* Goal of the exercise:
Output exactly, and only, the lines from the line containing "# The imported" through the line containing "from mathutils import Euler, Matrix, Vector", both included.

* Supplied information:
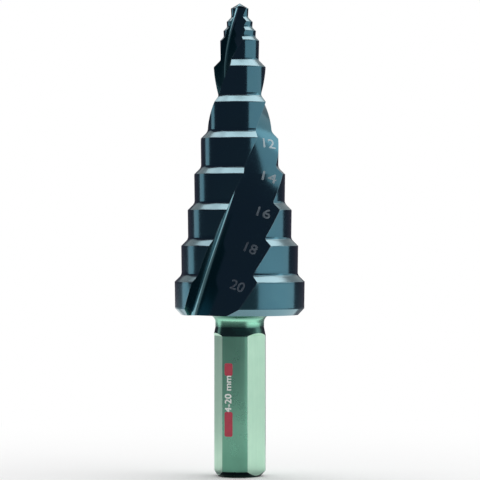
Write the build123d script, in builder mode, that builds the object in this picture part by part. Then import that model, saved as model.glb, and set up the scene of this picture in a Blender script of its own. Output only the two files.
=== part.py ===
from build123d import *
import os
from math import cos, degrees, exp, log, radians, sin, sqrt, tan

# Step drill for sheet metal: a stepped conical head with ten sizes from 4 to
# 20 mm, two right-hand helical flutes, a short pilot point and a round shank
# with three driving flats. It is ground from one bar, so it is one solid.
# It stands on the end of its shank: origin at the centre of that end face,
# +Z along the axis towards the point. Lengths are in millimetres, angles in degrees.

# ---- Shank ----
shank_diameter = 8.0
shank_length = 21.7                # end face to the foot of the neck's cone
shank_end_chamfer = 0.8            # across the radius
shank_end_chamfer_height = 0.9
flat_count = 3
flat_distance = 3.46               # from the axis to each driving flat
flat_length = 21.6                 # from the end face to where a flat runs out
flat_runout_angle = 45.0           # slope of the ramp at the top of a flat
first_flat_azimuth = -42.0         # outward direction of the first flat, from +X

# ---- Neck, between shank and head ----
neck_diameter = 7.5
neck_cone_height = 1.2             # from the shank down to the neck's diameter
neck_length = 1.9                  # straight part, up to the head's underside
neck_fillet = 0.9

# ---- Head: steps from the widest to the narrowest ----
head_base_chamfer = 1.0
first_step_height = 5.1            # underside of the head to the widest step's edge
wide_diameters = (20.0, 18.0, 16.0, 14.0, 12.0, 10.0, 8.0)
wide_step_pitch = 5.5              # edge to edge
narrow_diameters = (6.0, 5.0, 4.0)
narrow_step_pitches = (4.05, 1.5, 1.4)
back_taper = 0.06                  # radius lost down each step, for clearance
shoulder_fillet = 1.0              # where a shoulder meets the next wall; sharp on narrow steps

# ---- Point ----
pilot_diameter = 2.7
pilot_pitch = 2.05                 # last step's edge to the pilot's edge
point_angle = 118.0

# ---- Flutes ----
flute_count = 2
helix_angle = 25.0                 # of the flute's edge to the axis, all the way up the cone
flute_azimuth = -135.7             # outward direction of the first flute's floor at the base
# The flute at the head's underside, at the 14, 10 and 8 mm edges and at the tip
floor_distances = (7.25, 4.3, 2.4, 2.1, 0.7)  # axis to flute floor: the drill's core
face_offsets = (2.5, 1.8, 1.4, 1.05, 0.6)     # axis to the plane of the cutting face
flute_corner_chamfer = 0.36        # small flat between the flute's floor and its cutting face
flute_floor_bulge = 0.3
turn_per_section = 12.0            # between the sections that the flute is lofted through

cutter_overrun = 1.2               # how far a cutter runs past the metal that it leaves

# ---- Heights and radii that follow ----
shank_radius = shank_diameter / 2
neck_radius = neck_diameter / 2
pilot_radius = pilot_diameter / 2
head_base_height = shank_length + neck_cone_height + neck_length
step_radii = [diameter / 2 for diameter in wide_diameters + narrow_diameters]
step_pitches = [wide_step_pitch] * (len(wide_diameters) - 1) + list(narrow_step_pitches)

step_heights = [head_base_height + first_step_height]
for pitch in step_pitches:
    step_heights.append(step_heights[-1] + pitch)

pilot_height = step_heights[-1] + pilot_pitch
tip_height = pilot_height + pilot_radius / tan(radians(point_angle / 2))

# ---- Turned profile: each point is a radius, a height and a fillet ----
profile = [
    (shank_radius - shank_end_chamfer, 0, 0),
    (shank_radius, shank_end_chamfer_height, 0),
    (shank_radius, shank_length, 0),
    (neck_radius, shank_length + neck_cone_height, 0),
    (neck_radius, head_base_height, neck_fillet),
    (step_radii[0] - head_base_chamfer, head_base_height, 0),
    (step_radii[0] - back_taper, head_base_height + head_base_chamfer, 0),
]
for index, (radius, height) in enumerate(zip(step_radii, step_heights)):
    # The edge, then down into the corner where a 45 degree chamfer meets the next wall
    next_radius = (step_radii + [pilot_radius])[index + 1] - back_taper
    fillet_size = shoulder_fillet if index + 1 < len(wide_diameters) else 0
    profile.append((radius, height, 0))
    profile.append((next_radius, height + radius - next_radius, fillet_size))
profile.append((pilot_radius, pilot_height, 0))

# ---- The cone that the flutes follow, through the edges of the wide steps ----
last_wide = len(wide_diameters) - 1
cone_slope = (step_radii[0] - step_radii[last_wide]) / (step_heights[last_wide] - step_heights[0])
turn_rate = tan(radians(helix_angle)) / cone_slope


def cone_radius(height):
    """Radius of the cone through the step edges."""
    return step_radii[0] - cone_slope * (height - step_heights[0])


def turn_at(height):
    """Angle that a helix of constant slope on the cone has turned since the head's underside."""
    return degrees(turn_rate * log(cone_radius(head_base_height) / cone_radius(height)))


def height_at(turn):
    """Height at which that helix has turned by an angle."""
    radius = cone_radius(head_base_height) * exp(-radians(turn) / turn_rate)
    return step_heights[0] + (step_radii[0] - radius) / cone_slope


def along_flute(values, height):
    """A flute size at a height, from its values at the five stations."""
    stations = (head_base_height, step_heights[3], step_heights[5], step_heights[6], tip_height)
    index = 0
    while index < len(stations) - 2 and height > stations[index + 1]:
        index += 1
    share = (height - stations[index]) / (stations[index + 1] - stations[index])
    return values[index] + share * (values[index + 1] - values[index])


def radial_plane(azimuth, height, across):
    """A plane whose x points outward at an azimuth; it lies across or along the axis."""
    outward = (cos(radians(azimuth)), sin(radians(azimuth)), 0)
    sideways = (sin(radians(azimuth)), -cos(radians(azimuth)), 0)
    return Plane(origin=(0, 0, height), x_dir=outward, z_dir=(0, 0, 1) if across else sideways)


# ---- Flute cutter: an L-shaped section that turns with the helix ----
first_turn = turn_at(head_base_height - cutter_overrun)
last_turn = turn_at(tip_height + cutter_overrun)
section_count = round((last_turn - first_turn) / turn_per_section)

with BuildPart() as flute_cutter:
    for index in range(section_count + 1):
        turn = first_turn + (last_turn - first_turn) * index / section_count
        height = height_at(turn)
        floor_distance = along_flute(floor_distances, height)
        face_offset = along_flute(face_offsets, height)
        edge_radius = cone_radius(height)
        heel = sqrt(edge_radius**2 - floor_distance**2) + cutter_overrun
        bulge = flute_floor_bulge * edge_radius / step_radii[0]
        reach = edge_radius + floor_distance / 2 + cutter_overrun
        with BuildSketch(radial_plane(flute_azimuth + turn, height, across=True)) as section:
            with BuildLine() as section_outline:
                floor = ThreePointArc(
                    (floor_distance, -face_offset),
                    (floor_distance + bulge, (heel - face_offset) / 2),
                    (floor_distance, heel),
                )
                Polyline(floor @ 1, (reach, reach), (reach, -face_offset), floor @ 0)
            make_face()
            corner = section.vertices().sort_by_distance((floor_distance, -face_offset))[0]
            chamfer(corner, flute_corner_chamfer)
    loft()

# ---- The drill ----
with BuildPart() as step_drill:
    with BuildSketch(Plane.XZ) as half_section:
        with BuildLine() as outline:
            turned = FilletPolyline(
                (0, 0),
                *[(radius, height) for radius, height, _ in profile],
                (0, tip_height),
                radius=[fillet_size for _, _, fillet_size in profile],
            )
            Line(turned @ 1, turned @ 0)
        make_face()
    revolve(axis=Axis.Z)

    # Two flutes, opposite each other
    with PolarLocations(0, flute_count):
        add(flute_cutter.part, mode=Mode.SUBTRACT)

    # Driving flats, each with a ramp where the grinding wheel runs out
    depth = shank_radius - flat_distance + cutter_overrun
    for index in range(flat_count):
        azimuth = first_flat_azimuth + index * 360 / flat_count
        with BuildSketch(radial_plane(azimuth, 0, across=False)) as flat_profile:
            with BuildLine() as flat_outline:
                Polyline(
                    (flat_distance, -cutter_overrun),
                    (flat_distance, flat_length),
                    (flat_distance + depth, flat_length + depth * tan(radians(flat_runout_angle))),
                    (flat_distance + depth, -cutter_overrun),
                    close=True,
                )
            make_face()
        extrude(amount=shank_radius, both=True, mode=Mode.SUBTRACT)

step_drill.part.label = "step_drill"

os.makedirs("parts", exist_ok=True)
export_step(step_drill.part, "parts/step_drill.step")
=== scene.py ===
# %% [markdown]
# # A step drill in Blender
# A step drill cuts clean round holes in sheet metal. Its head is a cone of
# steps, each one hole size, with two helical flutes that carry the chips away.
# The head has a hard blue-black coating and the shank is bare ground steel.
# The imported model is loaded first: it gives the true shape, and its origin is
# the centre of the shank's end face, with +Z along the drill.

# %% Load the frame
import math
from collections import namedtuple
from functools import partial

import bmesh
import bpy
from mathutils import Euler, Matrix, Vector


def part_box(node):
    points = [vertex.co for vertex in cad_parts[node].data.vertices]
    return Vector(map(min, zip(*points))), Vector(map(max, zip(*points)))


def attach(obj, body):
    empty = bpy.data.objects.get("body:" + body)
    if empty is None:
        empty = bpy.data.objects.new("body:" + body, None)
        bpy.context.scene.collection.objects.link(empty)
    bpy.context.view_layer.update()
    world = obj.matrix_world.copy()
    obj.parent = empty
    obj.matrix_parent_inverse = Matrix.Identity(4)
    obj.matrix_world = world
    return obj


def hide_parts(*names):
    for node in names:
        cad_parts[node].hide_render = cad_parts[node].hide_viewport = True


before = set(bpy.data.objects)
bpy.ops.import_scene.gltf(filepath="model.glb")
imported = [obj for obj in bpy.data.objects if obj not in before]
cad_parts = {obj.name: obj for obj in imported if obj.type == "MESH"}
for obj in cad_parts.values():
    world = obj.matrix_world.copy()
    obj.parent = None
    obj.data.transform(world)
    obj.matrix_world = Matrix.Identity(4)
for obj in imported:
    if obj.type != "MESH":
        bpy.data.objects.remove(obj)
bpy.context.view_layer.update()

scene = bpy.context.scene
MM = 0.001
cad_low, cad_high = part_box("step_drill")
print("drill:", [round(side / MM, 2) for side in cad_high - cad_low], "mm")

# %% [markdown]
# ## Camera
# A long lens a short way off, level with the middle of the drill, so that the
# steps look nearly square on and the shoulders show only their slopes.

# %% Camera
CAMERA_DISTANCE = 400 * MM
EYE_OFFSET = 0.05 * MM             # to the right of the drill's axis
EYE_HEIGHT = 36.3 * MM
FRAME_WIDTH = 73.85 * MM           # width of the view at the drill's axis
SENSOR_WIDTH = 36


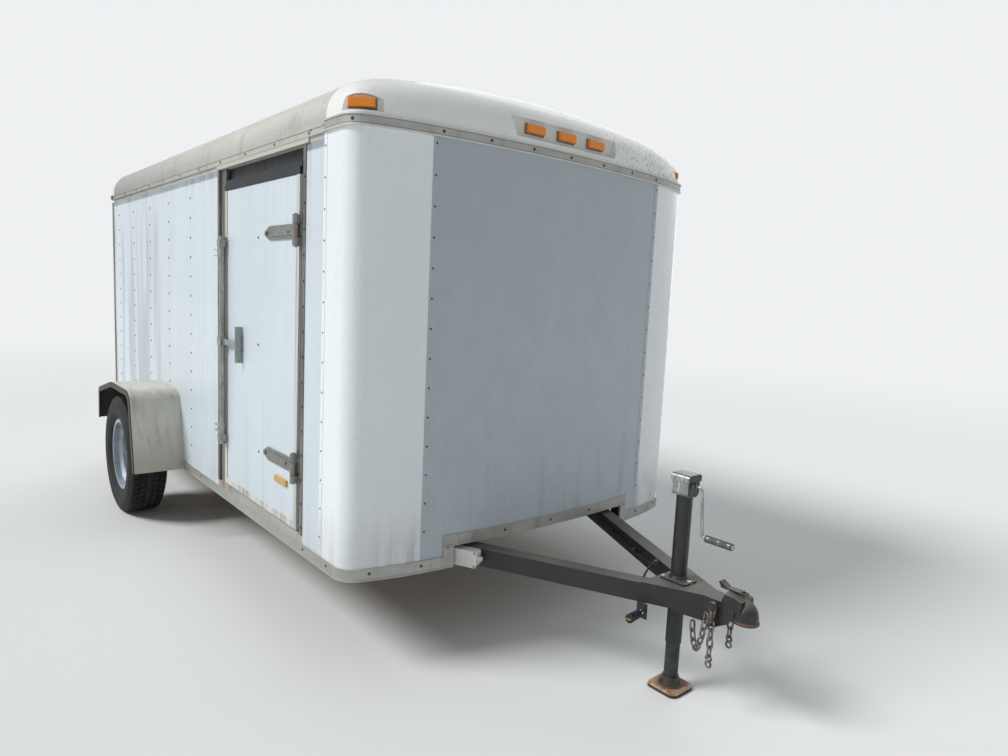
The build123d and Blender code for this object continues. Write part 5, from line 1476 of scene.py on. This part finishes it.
class TRAILER_OT_stage(bpy.types.Operator):
    """Pale floor, plain background and soft studio light"""

    bl_idname = "trailer.stage"
    bl_label = "Stage"

    def execute(self, context):
        look = sizes("trailer_stage")
        floor_size, fade_from, fade_to = 80.0, 5.0, 14.0
        floor = primitive("plane", size=floor_size, location=(0, 0, 0))
        floor.name = "floor"
        f = Finish("floor", rough=0.9, specular=0.2)
        f.set(colour=look.floor)
        away = ((f.x * f.x + f.y * f.y) ** 0.5).above(fade_from, fade_to)
        seen = f.node("LightPath", {}, {}, "Is Camera Ray")
        glow = f.node("Emission", {}, {"Color": (*look.background, 1), "Strength": 1.0})
        near = Value(f, f.shader.outputs[0])
        f.end("Material Output", f.node("MixShader", {}, {0: away * seen, 1: near, 2: glow}))
        floor.data.materials.append(f.material)
        self.world(context, look)
        self.sun("key_light", (-0.42, -0.78, 0.80), look.key_power, 22)
        self.sun("fill_light", (-0.35, 0.85, 0.45), look.fill_power, 60)
        return {"FINISHED"}

    def world(self, context, look):
        """Even light, with a plain background for what the camera and reflections see."""
        world = bpy.data.worlds.new("studio")
        world.use_nodes = True
        context.scene.world = world
        w = Nodes(world.node_tree)
        lit = w.tree.nodes["Background"]
        lit.inputs["Color"].default_value = (0.93, 0.97, 1.0, 1)
        lit.inputs["Strength"].default_value = look.ambient
        seen = w.node("Background", {}, {"Color": (*look.background, 1)})
        rays = w.node("LightPath", {}, {}).socket.node.outputs
        kinds = ("Is Camera Ray", "Is Transmission Ray", "Is Glossy Ray")
        camera, through, glossy = (Value(w, rays[kind]) for kind in kinds)
        mask = glossy * 0.6 + camera.either(through)
        w.end("World Output", w.node("MixShader", {}, {0: mask, 1: Value(w, lit.outputs[0]), 2: seen}))

    def sun(self, name, towards, power, spread):
        """A soft distant lamp that shines from a direction."""
        lamp = bpy.data.lights.new(name, "SUN")
        lamp.energy = power
        lamp.angle = radians(spread)
        piece = bpy.data.objects.new(name, lamp)
        bpy.context.scene.collection.objects.link(piece)
        piece.rotation_euler = Vector(towards).to_track_quat("Z", "Y").to_euler()


class TRAILER_PT_panel(bpy.types.Panel):
    """Pieces of the trailer and their sizes and colours"""

    bl_label = "Enclosed cargo trailer"
    bl_idname = "TRAILER_PT_panel"
    bl_space_type = "VIEW_3D"
    bl_region_type = "UI"
    bl_category = "Trailer"

    def draw(self, context):
        for operator in OPERATORS:
            self.layout.operator(operator.bl_idname)
        for group, kind in GROUPS.items():
            box = self.layout.box()
            box.label(text=kind.__doc__)
            for name in kind.__annotations__:
                box.prop(getattr(context.scene, group), name)


OPERATORS = (
    TRAILER_OT_camera, TRAILER_OT_wiring, TRAILER_OT_finishes, TRAILER_OT_tyres, TRAILER_OT_wheel_fittings,
    TRAILER_OT_chains, TRAILER_OT_screws, TRAILER_OT_sheet_edges, TRAILER_OT_welds, TRAILER_OT_fittings,
    TRAILER_OT_stage,
)


def register():
    for kind in (*GROUPS.values(), *OPERATORS, TRAILER_PT_panel):
        bpy.utils.register_class(kind)
    for name, kind in GROUPS.items():
        setattr(bpy.types.Scene, name, PointerProperty(type=kind))


def unregister():
    for name in GROUPS:
        delattr(bpy.types.Scene, name)
    for kind in reversed((*GROUPS.values(), *OPERATORS, TRAILER_PT_panel)):
        bpy.utils.unregister_class(kind)


def main():
    """Build every piece in order."""
    register()
    bpy.context.scene.view_settings.view_transform = "Standard"
    bpy.ops.trailer.camera()
    bpy.ops.trailer.wiring()
    bpy.ops.trailer.finishes()
    bpy.ops.trailer.tyres()
    bpy.ops.trailer.wheel_fittings()
    bpy.ops.trailer.chains()
    bpy.ops.trailer.screws()
    bpy.ops.trailer.sheet_edges()
    bpy.ops.trailer.welds()
    bpy.ops.trailer.fittings()
    bpy.ops.trailer.stage()
    deselect()


if __name__ == "__main__":
    main()
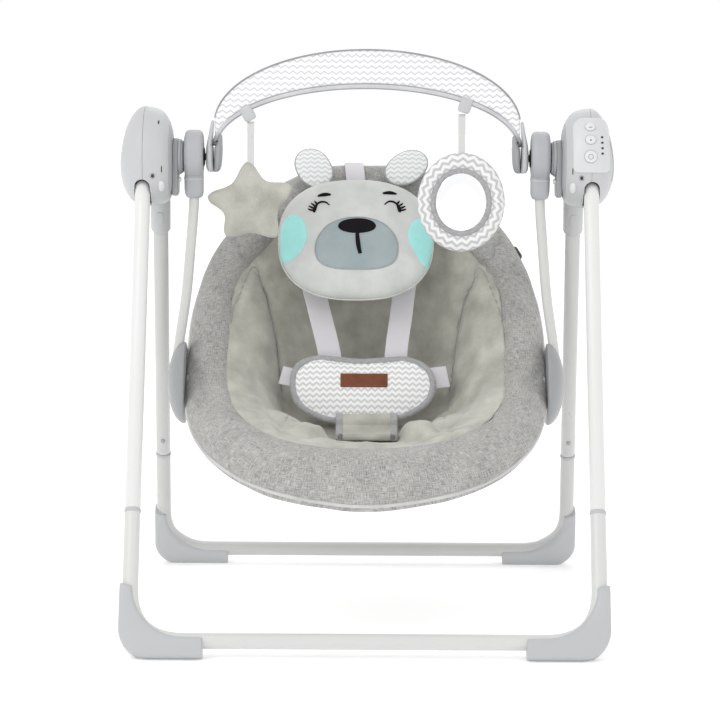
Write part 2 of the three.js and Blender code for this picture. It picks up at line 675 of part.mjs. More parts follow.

* Task solution:
# The imported model is loaded first: it gives the true shape, and its origin is
# the centre of the shank's end face, with +Z along the drill.

# %% Load the frame
import math
from collections import namedtuple
from functools import partial

import bmesh
import bpy
from mathutils import Euler, Matrix, Vector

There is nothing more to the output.